>> Start STORED DATA
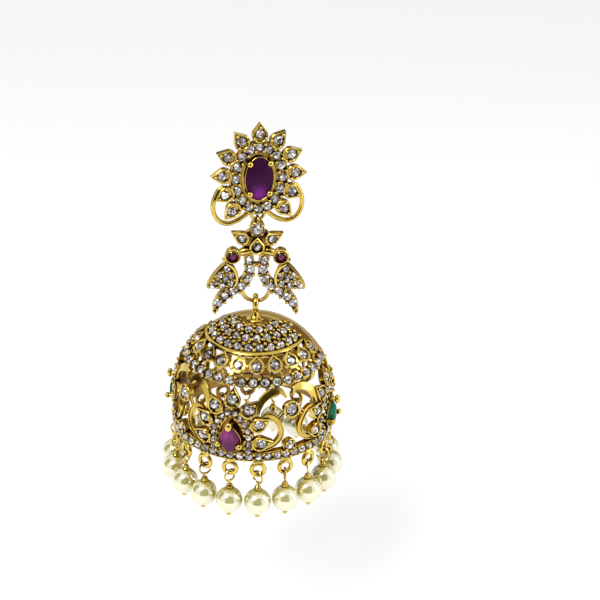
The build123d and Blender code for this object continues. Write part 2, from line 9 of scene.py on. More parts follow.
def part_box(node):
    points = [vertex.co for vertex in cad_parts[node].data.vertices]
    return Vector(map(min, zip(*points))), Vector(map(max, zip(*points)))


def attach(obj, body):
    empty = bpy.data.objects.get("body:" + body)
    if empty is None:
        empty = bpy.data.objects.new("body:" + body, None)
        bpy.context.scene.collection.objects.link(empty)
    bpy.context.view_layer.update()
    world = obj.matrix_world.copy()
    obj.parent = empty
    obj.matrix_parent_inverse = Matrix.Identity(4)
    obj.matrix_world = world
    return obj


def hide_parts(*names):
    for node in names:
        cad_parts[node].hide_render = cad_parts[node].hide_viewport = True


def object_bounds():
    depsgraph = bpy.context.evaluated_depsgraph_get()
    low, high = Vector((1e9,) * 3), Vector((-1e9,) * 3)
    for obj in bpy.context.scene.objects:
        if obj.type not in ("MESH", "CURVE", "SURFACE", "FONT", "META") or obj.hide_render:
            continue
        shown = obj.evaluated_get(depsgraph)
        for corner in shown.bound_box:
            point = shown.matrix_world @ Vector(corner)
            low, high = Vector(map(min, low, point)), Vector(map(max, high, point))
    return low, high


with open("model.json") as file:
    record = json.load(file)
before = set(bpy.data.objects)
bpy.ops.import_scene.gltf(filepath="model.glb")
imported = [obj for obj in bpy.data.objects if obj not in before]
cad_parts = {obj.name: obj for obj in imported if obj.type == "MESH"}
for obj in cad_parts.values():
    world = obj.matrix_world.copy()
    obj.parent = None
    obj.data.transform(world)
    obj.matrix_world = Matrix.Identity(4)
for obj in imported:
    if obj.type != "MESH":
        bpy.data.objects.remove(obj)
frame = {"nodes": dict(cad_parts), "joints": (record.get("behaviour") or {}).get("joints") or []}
cad_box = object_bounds()

# The looks of a jhumka earring: an oval stud, a plate of two birds and a pierced bell with pearls.
# Shapes are worked out in millimetres in the frame's axes, and turned into metres when a piece is
# made. Angles are in degrees.
MM = 0.001


# ---- places read from the frame ----
def node_box(node):
    """Lowest and highest corner of a CAD node."""
    low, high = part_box(node)
    return np.array(low) / MM, np.array(high) / MM


def node_middle(node):
    return sum(node_box(node)) / 2


JOINTS = {joint["name"]: joint for joint in frame["joints"]}
STUD_PIVOT = np.array(JOINTS["birds_swing"]["pos_m"]) / MM  # lowest point of the stud's eye
BIRD_PIVOT = np.array(JOINTS["bell_swing"]["pos_m"]) / MM   # lowest point of the birds' loop
SWING_AXIS = JOINTS["bell_swing"]["axis"]
HANG_Y = STUD_PIVOT[1]  # plane in which everything hangs
PEARLS = sorted(n for n in frame["nodes"] if n.startswith("pearl_"))
FRONT_PEARL = node_middle(PEARLS[0])  # it hangs under the bell's front gem
PEARL_R = float(node_box(PEARLS[0])[1][2] - FRONT_PEARL[2])

# ---- driving dimensions, in millimetres ----
BELL_R = 12  # outer radius of the bell's wall
BELL_WALL = 0.8
BELL_STRAIGHT = 5.8  # straight wall, below the half sphere
BELL_DROP = 20.65    # from the birds' loop down to the rim
RIM_Z = BIRD_PIVOT[2] - BELL_DROP
SPHERE_Z = RIM_Z + BELL_STRAIGHT
DRESSED = 96                    # the upper bell carries stones this far each side of its front gem
MOTIFS = (0, 87.5, 180, 272.5)  # azimuths of the four flowers, from the front gem
# Turns of the bell's front gem and of the birds' plate from the stud's front
BELL_TURN = degrees(atan2(FRONT_PEARL[0], HANG_Y - FRONT_PEARL[1]))
BIRD_TURN = degrees(atan2(SWING_AXIS[1], SWING_AXIS[0]))
STUD_FACE = -1  # face of the stud plate
BIRD_FRONT, BIRD_BACK = HANG_Y - 0.7, HANG_Y + 0.6
LOOP_PLAY = 0.05  # between a loop and the loop that hangs in it
SHARP = 38        # an edge that bends more than this stays sharp


# ---- shapes ----
class Shape:
    """Points and faces of one piece."""

    def __init__(self):
        self.points = []
        self.faces = []
        self.count = 0

    def add(self, part, place=None):
        """Adds a part's points and faces, put where place says, and returns the shape."""
        points, faces = part
        points = np.array(points, float)
        if place is not None:
            points = place(points)
        self.points.append(points)
        self.faces += [tuple(i + self.count for i in f) for f in faces]
        self.count += len(points)
        return self


def latitude(height):
    """Angle up the half sphere of a height above the rim, in radians."""
    return asin(min(1, max(0, height - BELL_STRAIGHT) / BELL_R))


def wall_at(height, depth=0):
    """Radius and height of a point that deep under the bell's surface."""
    lat, r = latitude(height), BELL_R - depth
    return r * cos(lat), min(height, BELL_STRAIGHT) + r * sin(lat)


def chart(azimuth, height):
    """Place in the bell's flat chart: x round the wall, y up it from the rim."""
    up = min(height, BELL_STRAIGHT) + BELL_R * latitude(height)
    return BELL_R * radians(azimuth), up


def spun(points, turn):
    """The x and y of points turned about the z axis."""
    c, s = cos(radians(turn)), sin(radians(turn))
    return points[:, 0] * c - points[:, 1] * s, points[:, 0] * s + points[:, 1] * c


def on_bell(azimuth, height, lift=0, turn=0):
    """Bends a flat part onto the bell: x runs round the wall, y up, z outwards."""
    radius, start = wall_at(height)[0], chart(0, height)[1]

    def place(p):
        x, y = spun(p, turn)
        a = np.radians(azimuth + BELL_TURN) + x / radius
        along = start + y
        lat = np.maximum(along - BELL_STRAIGHT, 0) / BELL_R
        out = BELL_R + p[:, 2] + lift
        z = RIM_Z + np.minimum(along, BELL_STRAIGHT) + out * np.sin(lat)
        r = out * np.cos(lat)
        return np.stack([r * np.sin(a), HANG_Y - r * np.cos(a), z], axis=1)

    return place


def on_plate(x0, z0, face, turn=0):
    """Stands a flat part up on a plate that faces the front: z comes forward."""
    def place(p):
        x, y = spun(p, turn)
        return np.stack([x0 + x, face - p[:, 2], z0 + y], axis=1)

    return place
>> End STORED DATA
TO BE DONE: Reproduce all data above, unchanged.

CORRECT RESPONSE:
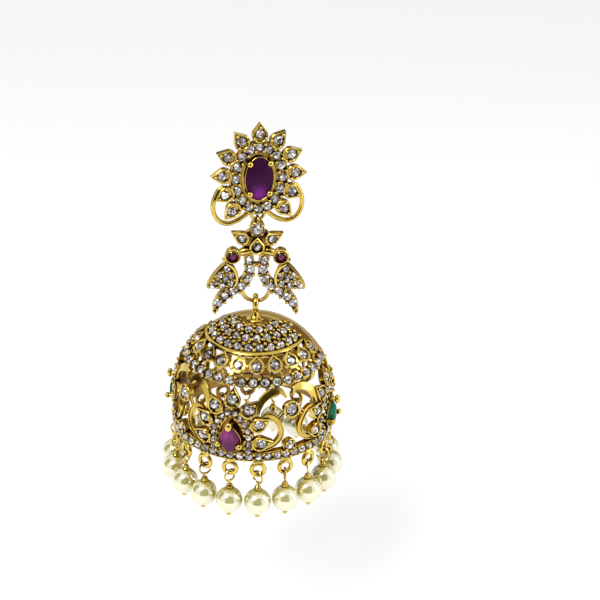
The build123d and Blender code for this object continues. Write part 2, from line 9 of scene.py on. More parts follow.
def part_box(node):
    points = [vertex.co for vertex in cad_parts[node].data.vertices]
    return Vector(map(min, zip(*points))), Vector(map(max, zip(*points)))


def attach(obj, body):
    empty = bpy.data.objects.get("body:" + body)
    if empty is None:
        empty = bpy.data.objects.new("body:" + body, None)
        bpy.context.scene.collection.objects.link(empty)
    bpy.context.view_layer.update()
    world = obj.matrix_world.copy()
    obj.parent = empty
    obj.matrix_parent_inverse = Matrix.Identity(4)
    obj.matrix_world = world
    return obj


def hide_parts(*names):
    for node in names:
        cad_parts[node].hide_render = cad_parts[node].hide_viewport = True


def object_bounds():
    depsgraph = bpy.context.evaluated_depsgraph_get()
    low, high = Vector((1e9,) * 3), Vector((-1e9,) * 3)
    for obj in bpy.context.scene.objects:
        if obj.type not in ("MESH", "CURVE", "SURFACE", "FONT", "META") or obj.hide_render:
            continue
        shown = obj.evaluated_get(depsgraph)
        for corner in shown.bound_box:
            point = shown.matrix_world @ Vector(corner)
            low, high = Vector(map(min, low, point)), Vector(map(max, high, point))
    return low, high


with open("model.json") as file:
    record = json.load(file)
before = set(bpy.data.objects)
bpy.ops.import_scene.gltf(filepath="model.glb")
imported = [obj for obj in bpy.data.objects if obj not in before]
cad_parts = {obj.name: obj for obj in imported if obj.type == "MESH"}
for obj in cad_parts.values():
    world = obj.matrix_world.copy()
    obj.parent = None
    obj.data.transform(world)
    obj.matrix_world = Matrix.Identity(4)
for obj in imported:
    if obj.type != "MESH":
        bpy.data.objects.remove(obj)
frame = {"nodes": dict(cad_parts), "joints": (record.get("behaviour") or {}).get("joints") or []}
cad_box = object_bounds()

# The looks of a jhumka earring: an oval stud, a plate of two birds and a pierced bell with pearls.
# Shapes are worked out in millimetres in the frame's axes, and turned into metres when a piece is
# made. Angles are in degrees.
MM = 0.001


# ---- places read from the frame ----
def node_box(node):
    """Lowest and highest corner of a CAD node."""
    low, high = part_box(node)
    return np.array(low) / MM, np.array(high) / MM


def node_middle(node):
    return sum(node_box(node)) / 2


JOINTS = {joint["name"]: joint for joint in frame["joints"]}
STUD_PIVOT = np.array(JOINTS["birds_swing"]["pos_m"]) / MM  # lowest point of the stud's eye
BIRD_PIVOT = np.array(JOINTS["bell_swing"]["pos_m"]) / MM   # lowest point of the birds' loop
SWING_AXIS = JOINTS["bell_swing"]["axis"]
HANG_Y = STUD_PIVOT[1]  # plane in which everything hangs
PEARLS = sorted(n for n in frame["nodes"] if n.startswith("pearl_"))
FRONT_PEARL = node_middle(PEARLS[0])  # it hangs under the bell's front gem
PEARL_R = float(node_box(PEARLS[0])[1][2] - FRONT_PEARL[2])

# ---- driving dimensions, in millimetres ----
BELL_R = 12  # outer radius of the bell's wall
BELL_WALL = 0.8
BELL_STRAIGHT = 5.8  # straight wall, below the half sphere
BELL_DROP = 20.65    # from the birds' loop down to the rim
RIM_Z = BIRD_PIVOT[2] - BELL_DROP
SPHERE_Z = RIM_Z + BELL_STRAIGHT
DRESSED = 96                    # the upper bell carries stones this far each side of its front gem
MOTIFS = (0, 87.5, 180, 272.5)  # azimuths of the four flowers, from the front gem
# Turns of the bell's front gem and of the birds' plate from the stud's front
BELL_TURN = degrees(atan2(FRONT_PEARL[0], HANG_Y - FRONT_PEARL[1]))
BIRD_TURN = degrees(atan2(SWING_AXIS[1], SWING_AXIS[0]))
STUD_FACE = -1  # face of the stud plate
BIRD_FRONT, BIRD_BACK = HANG_Y - 0.7, HANG_Y + 0.6
LOOP_PLAY = 0.05  # between a loop and the loop that hangs in it
SHARP = 38        # an edge that bends more than this stays sharp


# ---- shapes ----
class Shape:
    """Points and faces of one piece."""

    def __init__(self):
        self.points = []
        self.faces = []
        self.count = 0

    def add(self, part, place=None):
        """Adds a part's points and faces, put where place says, and returns the shape."""
        points, faces = part
        points = np.array(points, float)
        if place is not None:
            points = place(points)
        self.points.append(points)
        self.faces += [tuple(i + self.count for i in f) for f in faces]
        self.count += len(points)
        return self


def latitude(height):
    """Angle up the half sphere of a height above the rim, in radians."""
    return asin(min(1, max(0, height - BELL_STRAIGHT) / BELL_R))


def wall_at(height, depth=0):
    """Radius and height of a point that deep under the bell's surface."""
    lat, r = latitude(height), BELL_R - depth
    return r * cos(lat), min(height, BELL_STRAIGHT) + r * sin(lat)


def chart(azimuth, height):
    """Place in the bell's flat chart: x round the wall, y up it from the rim."""
    up = min(height, BELL_STRAIGHT) + BELL_R * latitude(height)
    return BELL_R * radians(azimuth), up


def spun(points, turn):
    """The x and y of points turned about the z axis."""
    c, s = cos(radians(turn)), sin(radians(turn))
    return points[:, 0] * c - points[:, 1] * s, points[:, 0] * s + points[:, 1] * c


def on_bell(azimuth, height, lift=0, turn=0):
    """Bends a flat part onto the bell: x runs round the wall, y up, z outwards."""
    radius, start = wall_at(height)[0], chart(0, height)[1]

    def place(p):
        x, y = spun(p, turn)
        a = np.radians(azimuth + BELL_TURN) + x / radius
        along = start + y
        lat = np.maximum(along - BELL_STRAIGHT, 0) / BELL_R
        out = BELL_R + p[:, 2] + lift
        z = RIM_Z + np.minimum(along, BELL_STRAIGHT) + out * np.sin(lat)
        r = out * np.cos(lat)
        return np.stack([r * np.sin(a), HANG_Y - r * np.cos(a), z], axis=1)

    return place


def on_plate(x0, z0, face, turn=0):
    """Stands a flat part up on a plate that faces the front: z comes forward."""
    def place(p):
        x, y = spun(p, turn)
        return np.stack([x0 + x, face - p[:, 2], z0 + y], axis=1)

    return place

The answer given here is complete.